I have told you this story as a sort of commentary upon the epigram in which a certain colonel explained this very successful two days' battle: "Our attack, like our victory, was an impromptu."

To capture three villages and eleven lines of the enemy's defences upon a front 3-1/2 miles wide and nearly 1-1/2 deep, is pretty good. To take a haul of nearly 6,000 prisoners out of their dug-outs and caves and other quarters—that is not to be sneezed at either. But to organise the territory that has been taken and to consolidate it, working night and day under the constant fire of the enemy—that is perhaps a less glorious business, but it is a thing more difficult to accomplish than any attack.

For two long hours of the night my friend Ruffin, of the Agence Havas, and I, conducted by our guide, the major, tramped it through the trenches in order to reach those which lie under Beaumont. Steel helmet on head, first-aid equipment and gas mask under arm, we went on between the two walls of this roundabout road, our feet sticky with mud and our eyes continually dazzled. Rockets soared into the air to burst and then go out like those Roman candles which blossom into sprays of slowly moving stars. One might have thought that some unseen juggler, over there on the blazing skyline, was manipulating huge fiery plates.

The trenches were swarming with soldiers, the reliefs who were going back to billets, and the reserves who were taking their places; the sappers and pioneers, with their picks and shovels, who, protected by the machine-guns, repair the shelters wherever they have given way; the ambulance men and the stretcher-bearers; the grave diggers; the supplying sections, who bring up the cases of grenades, before ever they appear with food. This crowd of dim men, ten feet underground, moved like a silent river.

One hardly thought of talking. To-night, when they are consolidating the conquered positions, the opposing artilleries were engaged in a terrific duel. The barrage fires of the Germans followed one another every quarter of an hour, each one lasting seven minutes, and each minute an eternity, when, every second, there fell not less than 100 shells. To protect those who were at work the English artillery set up curtain fires, which smashed every preparation for a counter-attack. Marmites, shells, shrapnel, hurtled from either side of the single line which had been snatched from this Inferno.

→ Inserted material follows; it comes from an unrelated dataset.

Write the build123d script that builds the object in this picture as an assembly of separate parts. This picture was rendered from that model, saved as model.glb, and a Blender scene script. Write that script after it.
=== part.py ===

An odd scent of roasted apples catches us by the throat; our eyes begin to stream in a detestable fashion. "Look out for the acid drops!" cries our major. We know this bit of soldiers' slang, which means the lachrymatory shells. We quickly put on our masks. In perfect safety, crouched against the wall of the trench, in the company of a hundred unknown comrades, we wait until the poisonous gust of yellow smoke has blown away. Through the eye-pieces of our masks everything seems to be enveloped in some fabulous steam; the pale lightning of the guns, the ghastly discs of the English rockets, the red stars of the German. But one sound: the clatter of the machine-guns near us, a muffled thunder as of a rising sea.

In this muddy ditch we are like some lost gang of divers.

And in the meantime, 100 yards ahead of us, in the midst of choking gases and the tempest of the machine-guns, soldiers—heroes—have never ceased their work.

They hammer nails, they drive in stakes, they sink piles, they knot together into spider nets the tangled strands of the barbed wire. All honour to them! These are the Supermen.